Abby Wambach, a two-time Olympic gold medalist who is now retired, tweeted that Hegerberg “deserved better,” adding, “we all do!”
“This is disgusting,” Wambach wrote. “Imagine having just been given the best award for your craft/job/passion, and this is the question you’re asked?! I’m so pissed and sorry Ada.”
On Instagram, Murray called the incident “another example of the ridiculous sexism that still exists in sport.”
“To everyone who thinks people are overreacting and it was just a joke. It wasn’t,” he wrote. “I’ve been involved in sport my whole life and the level of sexism is unreal.”
Female athletes have long battled against unfair treatment in their respective sports. For years, members of the wildly successful U.S. women’s national soccer team had to fight for equal compensation and working conditions, only winning higher pay and a five-year labor deal last April. Months before the 2018 Winter Olympics, the U.S. women’s hockey team, also upset about the wages and resources given to female players, threatened to boycott the world championships. USA Hockey reached a deal with the boycotting athletes in March 2017 and the team went on to win the world championship title.

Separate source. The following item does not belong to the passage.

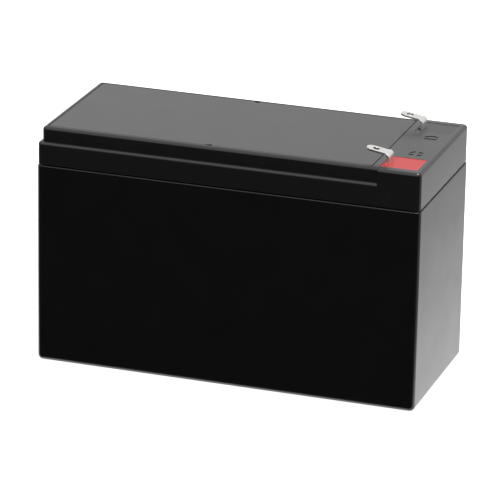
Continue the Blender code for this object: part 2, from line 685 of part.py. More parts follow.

Many, including Wambach, felt Solveig’s apology did little to mitigate how he “ruined” Hegerberg’s groundbreaking night and took attention away from her success.
“Congrats, you pulled a Kanye: ruined her moment and took the spotlight,” one Twitter user wrote, referencing the infamous moment rapper Kanye West stormed the stage at the 2009 Video Music Awards and interrupted Taylor Swift.
In a scathing tweet, Wambach wrote that Solveig’s video was not an apology, but “an excuse.”
“You say it’s a joke and that’s the problem," she wrote. "Your joke isn’t funny, it’s sexist. Please don’t tell anyone that you respect women before you dig into your own sexism.”